A term you'll meet in poetic structure.

A stanza is a group of lines in a poem set off from other groups by a blank line — poetry's equivalent of a paragraph. Stanzas organise a poem visually and rhythmically, and their shape often carries meaning of its own.

The common types

Stanzas are usually named by their number of lines: a couplet (two), a tercet (three), a quatrain (four — by far the most common in English), a quintain (five), a sestet (six), and an octave (eight). A sonnet, for instance, can be read as an octave plus a sestet, or three quatrains plus a couplet.

What stanzas do

A stanza is a unit of thought as much as of form.
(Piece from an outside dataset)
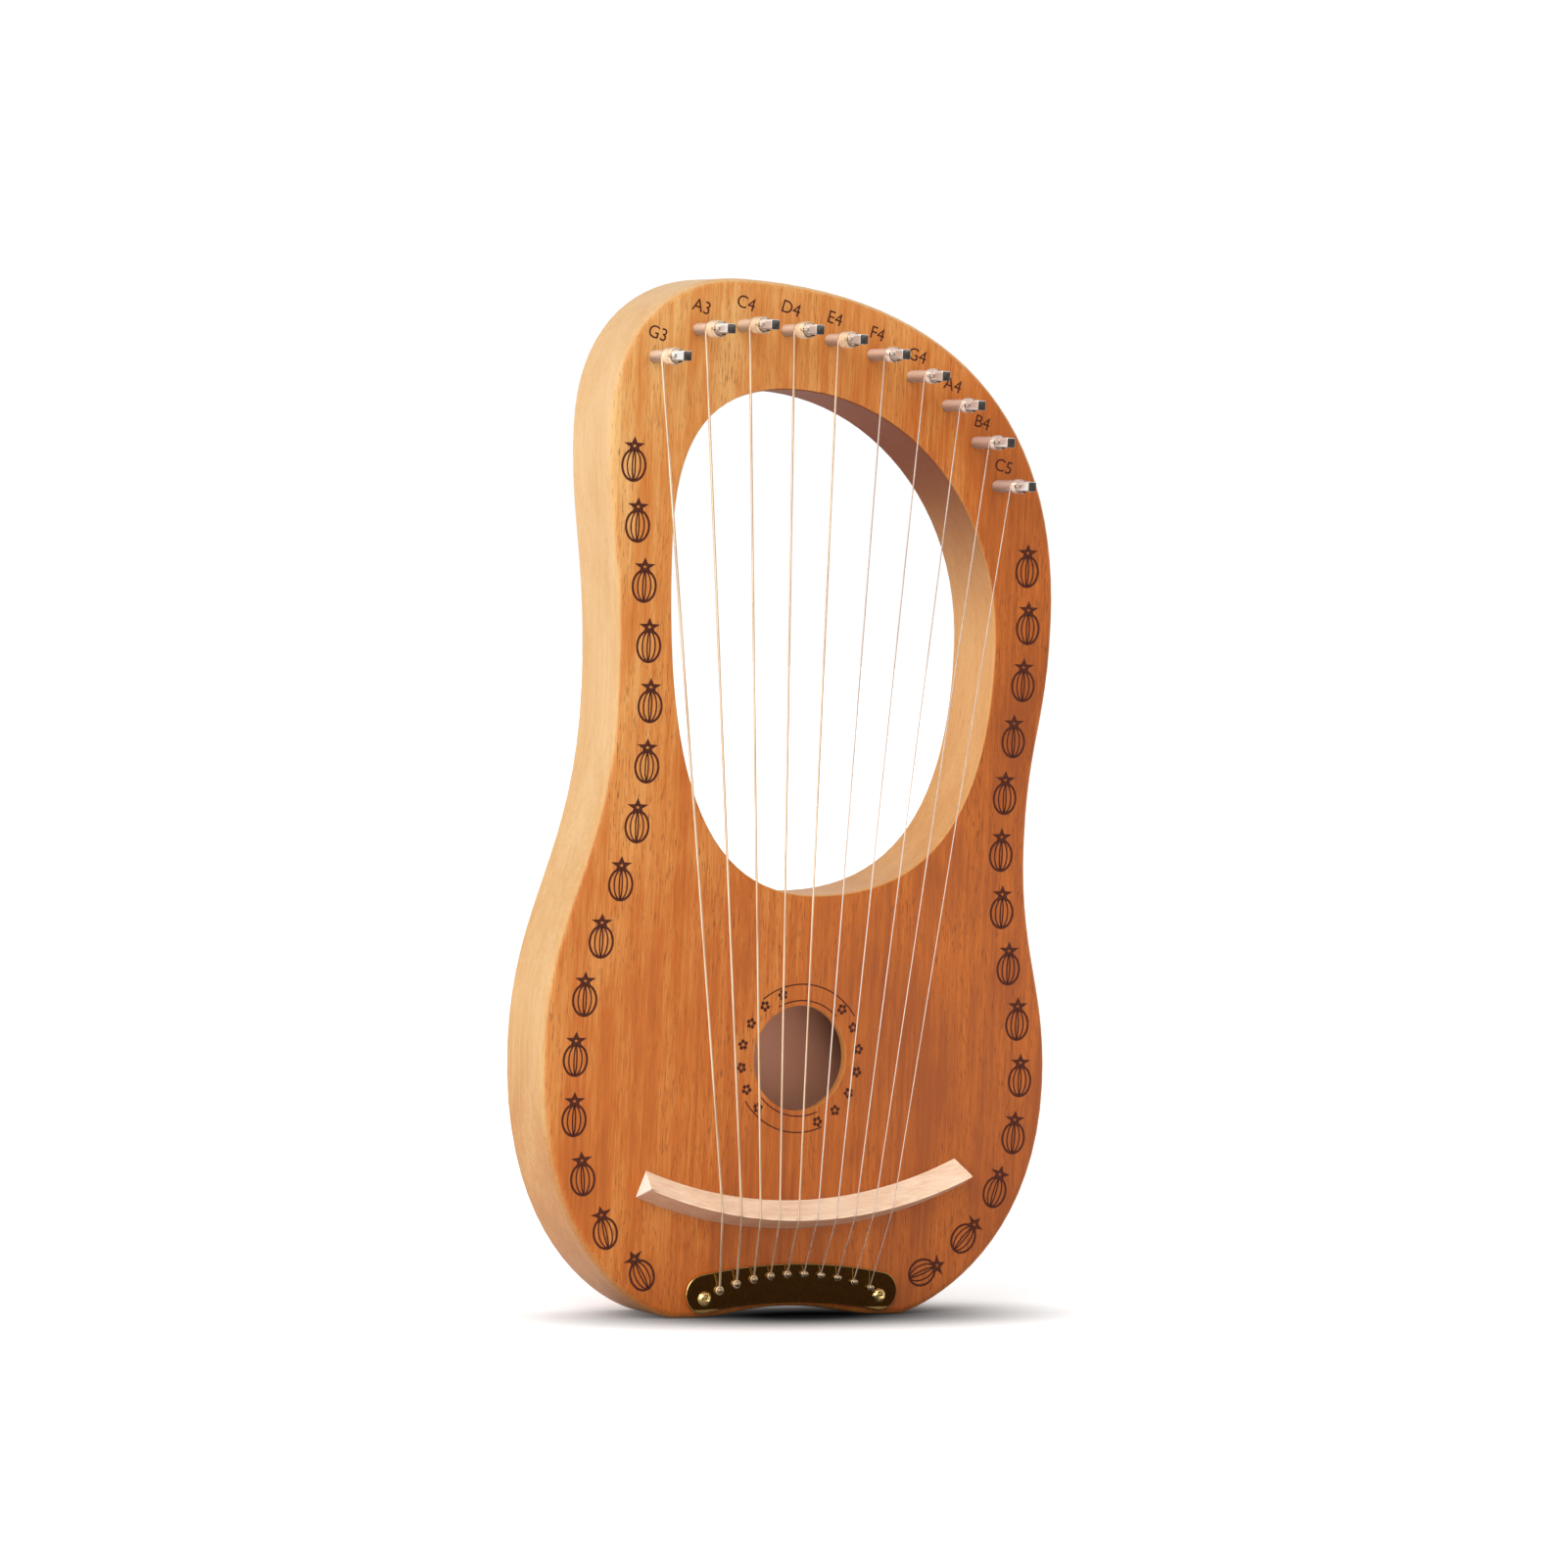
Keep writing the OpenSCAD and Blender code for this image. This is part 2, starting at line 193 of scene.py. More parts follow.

A new stanza can signal a shift — in time, speaker, mood, or argument — the way a paragraph break does in prose. Regular, identical stanzas give a poem order and song; irregular ones can mirror restlessness or feeling that won't be contained.

Stanza and white space

The blank space between stanzas is part of the poem. It is a pause, a breath, sometimes a leap. Poets use it to control pacing and to let an image resonate before the next one arrives. When you read aloud, honour the gap.

How to read for it

Notice the stanza pattern early, then watch for where it breaks. A poet who has used neat quatrains and suddenly drops to a single line is doing something deliberate. The shape on the page is information — read it alongside the words.